TASK INSTRUCTIONS:
Each entry below is to be extracted exactly.

^^^^^^^^

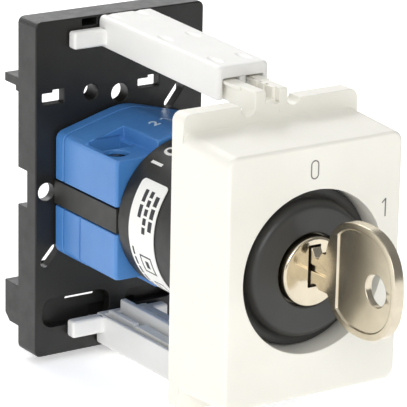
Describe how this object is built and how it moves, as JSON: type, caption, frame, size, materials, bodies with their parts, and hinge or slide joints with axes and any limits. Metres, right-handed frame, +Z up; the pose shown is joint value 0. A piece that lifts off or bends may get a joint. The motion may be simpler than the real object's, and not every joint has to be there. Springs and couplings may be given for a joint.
{
  "type": "selector key switch",
  "caption": "Rail-mounted key-operated rotary selector switch with a square cream front, telescoping side arms and a blue contact block.",
  "frame": {"origin": "centre of the plane on which the base plate sits against the mounting rail, on the axis of the lock", "axes": "+X to the right seen from the front, +Y backwards along the lock axis towards the rail, +Z up"},
  "size_m": [0.036, 0.0966, 0.0649],
  "materials": {
    "plate_black": "satin black moulding",
    "latch_black": "satin black moulding",
    "sleeve_grey": "satin cool grey-white moulding",
    "cover_cream": "satin warm cream moulding",
    "block_blue": "semi-gloss blue moulding",
    "strap_black": "satin black moulding",
    "drum_black": "satin black moulding",
    "bezel_black": "fine satin dark grey moulding",
    "label_white": "white printed film",
    "steel": "zinc plated",
    "brass": "stamped",
    "silver": "silver plated",
    "nickel": "polished nickel",
    "zinc_cast": "die cast",
    "carrier_ivory": "moulded",
    "rotor_grey": "moulded"
  },
  "bodies": {
    "base": {"base_plate": "plate_black", "latch_spring_left": "steel", "latch_spring_right": "steel", "sleeve_top": "sleeve_grey", "sleeve_bottom": "sleeve_grey", "rear_end_plate": "block_blue", "contact_housing": "block_blue", "strap_left": "strap_black", "strap_right": "strap_black", "plate_screw_top": "steel", "plate_screw_bottom": "steel", "contact_spring_top": "steel", "contact_spring_bottom": "steel", "index_housing": "drum_black", "lock_shell": "drum_black", "bezel_ring": "bezel_black", "type_label": "label_white", "lock_barrel": "zinc_cast", "barrel_nut": "steel", "fixed_contact_1": "brass", "fixed_contact_2": "brass", "fixed_contact_3": "brass", "fixed_contact_4": "brass"},
    "cover": {"front_cover": "cover_cream"},
    "plug_train": {"lock_plug": "nickel", "drive_shaft": "steel", "cam_rotor": "rotor_grey", "stop_disc": "rotor_grey"},
    "key": {"key": "nickel"},
    "contact_top": {"contact_carrier_top": "carrier_ivory", "contact_bridge_top": "silver"},
    "contact_bottom": {"contact_carrier_bottom": "carrier_ivory", "contact_bridge_bottom": "silver"},
    "latch": {"rail_latch": "latch_black"},
    "clamp_1": {"terminal_screw_1": "steel", "clamp_plate_1": "steel"},
    "clamp_2": {"terminal_screw_2": "steel", "clamp_plate_2": "steel"},
    "clamp_3": {"terminal_screw_3": "steel", "clamp_plate_3": "steel"},
    "clamp_4": {"terminal_screw_4": "steel", "clamp_plate_4": "steel"}
  },
  "joints": [
    {"name": "key_turn", "type": "hinge", "parent": "base", "child": "plug_train", "pos_m": [0, -0.055, 0], "axis": [0, 1, 0], "range_deg": [0, 60]},
    {"name": "key_pull", "type": "slide", "parent": "plug_train", "child": "key", "axis": [0, -1, 0], "range_m": [0, 0.024]},
    {"name": "cover_slide", "type": "slide", "parent": "base", "child": "cover", "axis": [0, -1, 0], "range_m": [0, 0.008]},
    {"name": "contact_top_drop", "type": "slide", "parent": "base", "child": "contact_top", "axis": [0, 0, -1], "range_m": [0, 0.0015], "deforming": ["contact_spring_top"]},
    {"name": "contact_bottom_rise", "type": "slide", "parent": "base", "child": "contact_bottom", "axis": [0, 0, 1], "range_m": [0, 0.0015], "deforming": ["contact_spring_bottom"]},
    {"name": "rail_latch_pull", "type": "slide", "parent": "base", "child": "latch", "axis": [0, 0, -1], "range_m": [0, 0.0022], "stiffness_N_per_m": 600, "springref_m": -0.002, "deforming": ["latch_spring_left", "latch_spring_right"]},
    {"name": "terminal_clamp_1", "type": "slide", "parent": "base", "child": "clamp_1", "axis": [0, 0, 1], "range_m": [0, 0.001]},
    {"name": "terminal_clamp_2", "type": "slide", "parent": "base", "child": "clamp_2", "axis": [0, 0, 1], "range_m": [0, 0.001]},
    {"name": "terminal_clamp_3", "type": "slide", "parent": "base", "child": "clamp_3", "axis": [0, 0, -1], "range_m": [0, 0.001]},
    {"name": "terminal_clamp_4", "type": "slide", "parent": "base", "child": "clamp_4", "axis": [0, 0, -1], "range_m": [0, 0.001]}
  ],
  "couplings": [
    {"joint": "contact_top_drop", "follows": "key_turn", "m_per_rad": 0.0013845},
    {"joint": "contact_bottom_rise", "follows": "key_turn", "m_per_rad": 0.0013845}
  ]
}
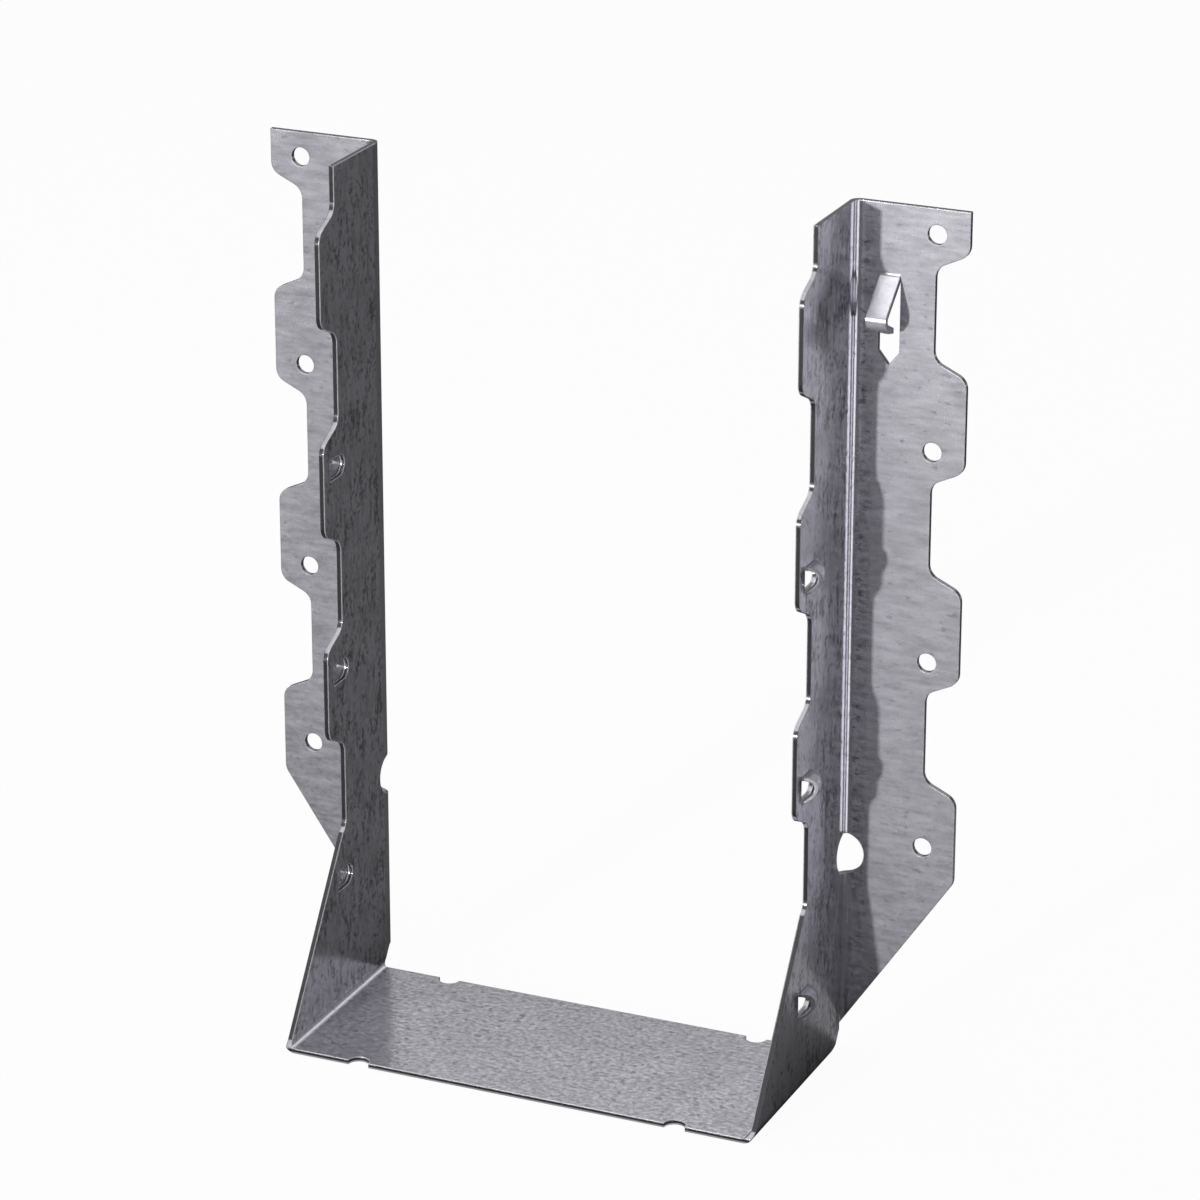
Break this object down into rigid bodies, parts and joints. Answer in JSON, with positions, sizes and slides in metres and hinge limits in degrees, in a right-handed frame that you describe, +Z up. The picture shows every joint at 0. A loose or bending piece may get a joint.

^^^^^^^^

ANSWER TO THE PROBLEM:
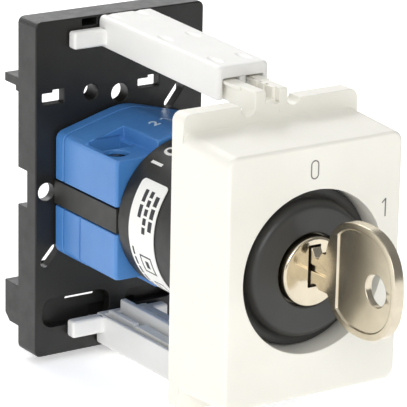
Describe how this object is built and how it moves, as JSON: type, caption, frame, size, materials, bodies with their parts, and hinge or slide joints with axes and any limits. Metres, right-handed frame, +Z up; the pose shown is joint value 0. A piece that lifts off or bends may get a joint. The motion may be simpler than the real object's, and not every joint has to be there. Springs and couplings may be given for a joint.
{
  "type": "selector key switch",
  "caption": "Rail-mounted key-operated rotary selector switch with a square cream front, telescoping side arms and a blue contact block.",
  "frame": {"origin": "centre of the plane on which the base plate sits against the mounting rail, on the axis of the lock", "axes": "+X to the right seen from the front, +Y backwards along the lock axis towards the rail, +Z up"},
  "size_m": [0.036, 0.0966, 0.0649],
  "materials": {
    "plate_black": "satin black moulding",
    "latch_black": "satin black moulding",
    "sleeve_grey": "satin cool grey-white moulding",
    "cover_cream": "satin warm cream moulding",
    "block_blue": "semi-gloss blue moulding",
    "strap_black": "satin black moulding",
    "drum_black": "satin black moulding",
    "bezel_black": "fine satin dark grey moulding",
    "label_white": "white printed film",
    "steel": "zinc plated",
    "brass": "stamped",
    "silver": "silver plated",
    "nickel": "polished nickel",
    "zinc_cast": "die cast",
    "carrier_ivory": "moulded",
    "rotor_grey": "moulded"
  },
  "bodies": {
    "base": {"base_plate": "plate_black", "latch_spring_left": "steel", "latch_spring_right": "steel", "sleeve_top": "sleeve_grey", "sleeve_bottom": "sleeve_grey", "rear_end_plate": "block_blue", "contact_housing": "block_blue", "strap_left": "strap_black", "strap_right": "strap_black", "plate_screw_top": "steel", "plate_screw_bottom": "steel", "contact_spring_top": "steel", "contact_spring_bottom": "steel", "index_housing": "drum_black", "lock_shell": "drum_black", "bezel_ring": "bezel_black", "type_label": "label_white", "lock_barrel": "zinc_cast", "barrel_nut": "steel", "fixed_contact_1": "brass", "fixed_contact_2": "brass", "fixed_contact_3": "brass", "fixed_contact_4": "brass"},
    "cover": {"front_cover": "cover_cream"},
    "plug_train": {"lock_plug": "nickel", "drive_shaft": "steel", "cam_rotor": "rotor_grey", "stop_disc": "rotor_grey"},
    "key": {"key": "nickel"},
    "contact_top": {"contact_carrier_top": "carrier_ivory", "contact_bridge_top": "silver"},
    "contact_bottom": {"contact_carrier_bottom": "carrier_ivory", "contact_bridge_bottom": "silver"},
    "latch": {"rail_latch": "latch_black"},
    "clamp_1": {"terminal_screw_1": "steel", "clamp_plate_1": "steel"},
    "clamp_2": {"terminal_screw_2": "steel", "clamp_plate_2": "steel"},
    "clamp_3": {"terminal_screw_3": "steel", "clamp_plate_3": "steel"},
    "clamp_4": {"terminal_screw_4": "steel", "clamp_plate_4": "steel"}
  },
  "joints": [
    {"name": "key_turn", "type": "hinge", "parent": "base", "child": "plug_train", "pos_m": [0, -0.055, 0], "axis": [0, 1, 0], "range_deg": [0, 60]},
    {"name": "key_pull", "type": "slide", "parent": "plug_train", "child": "key", "axis": [0, -1, 0], "range_m": [0, 0.024]},
    {"name": "cover_slide", "type": "slide", "parent": "base", "child": "cover", "axis": [0, -1, 0], "range_m": [0, 0.008]},
    {"name": "contact_top_drop", "type": "slide", "parent": "base", "child": "contact_top", "axis": [0, 0, -1], "range_m": [0, 0.0015], "deforming": ["contact_spring_top"]},
    {"name": "contact_bottom_rise", "type": "slide", "parent": "base", "child": "contact_bottom", "axis": [0, 0, 1], "range_m": [0, 0.0015], "deforming": ["contact_spring_bottom"]},
    {"name": "rail_latch_pull", "type": "slide", "parent": "base", "child": "latch", "axis": [0, 0, -1], "range_m": [0, 0.0022], "stiffness_N_per_m": 600, "springref_m": -0.002, "deforming": ["latch_spring_left", "latch_spring_right"]},
    {"name": "terminal_clamp_1", "type": "slide", "parent": "base", "child": "clamp_1", "axis": [0, 0, 1], "range_m": [0, 0.001]},
    {"name": "terminal_clamp_2", "type": "slide", "parent": "base", "child": "clamp_2", "axis": [0, 0, 1], "range_m": [0, 0.001]},
    {"name": "terminal_clamp_3", "type": "slide", "parent": "base", "child": "clamp_3", "axis": [0, 0, -1], "range_m": [0, 0.001]},
    {"name": "terminal_clamp_4", "type": "slide", "parent": "base", "child": "clamp_4", "axis": [0, 0, -1], "range_m": [0, 0.001]}
  ],
  "couplings": [
    {"joint": "contact_top_drop", "follows": "key_turn", "m_per_rad": 0.0013845},
    {"joint": "contact_bottom_rise", "follows": "key_turn", "m_per_rad": 0.0013845}
  ]
}
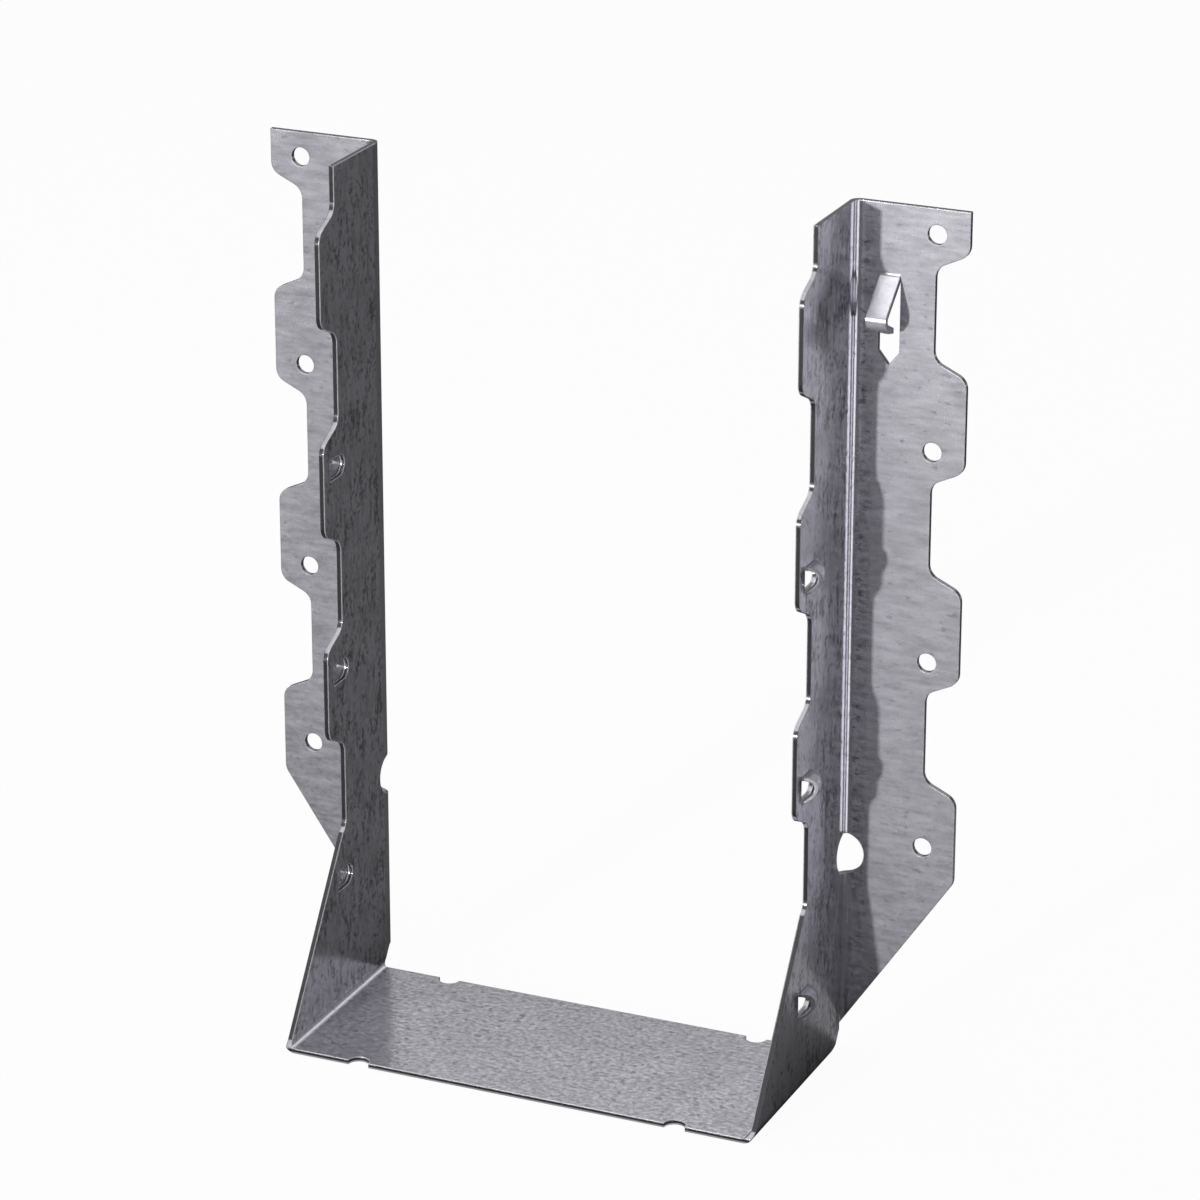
Break this object down into rigid bodies, parts and joints. Answer in JSON, with positions, sizes and slides in metres and hinge limits in degrees, in a right-handed frame that you describe, +Z up. The picture shows every joint at 0. A loose or bending piece may get a joint.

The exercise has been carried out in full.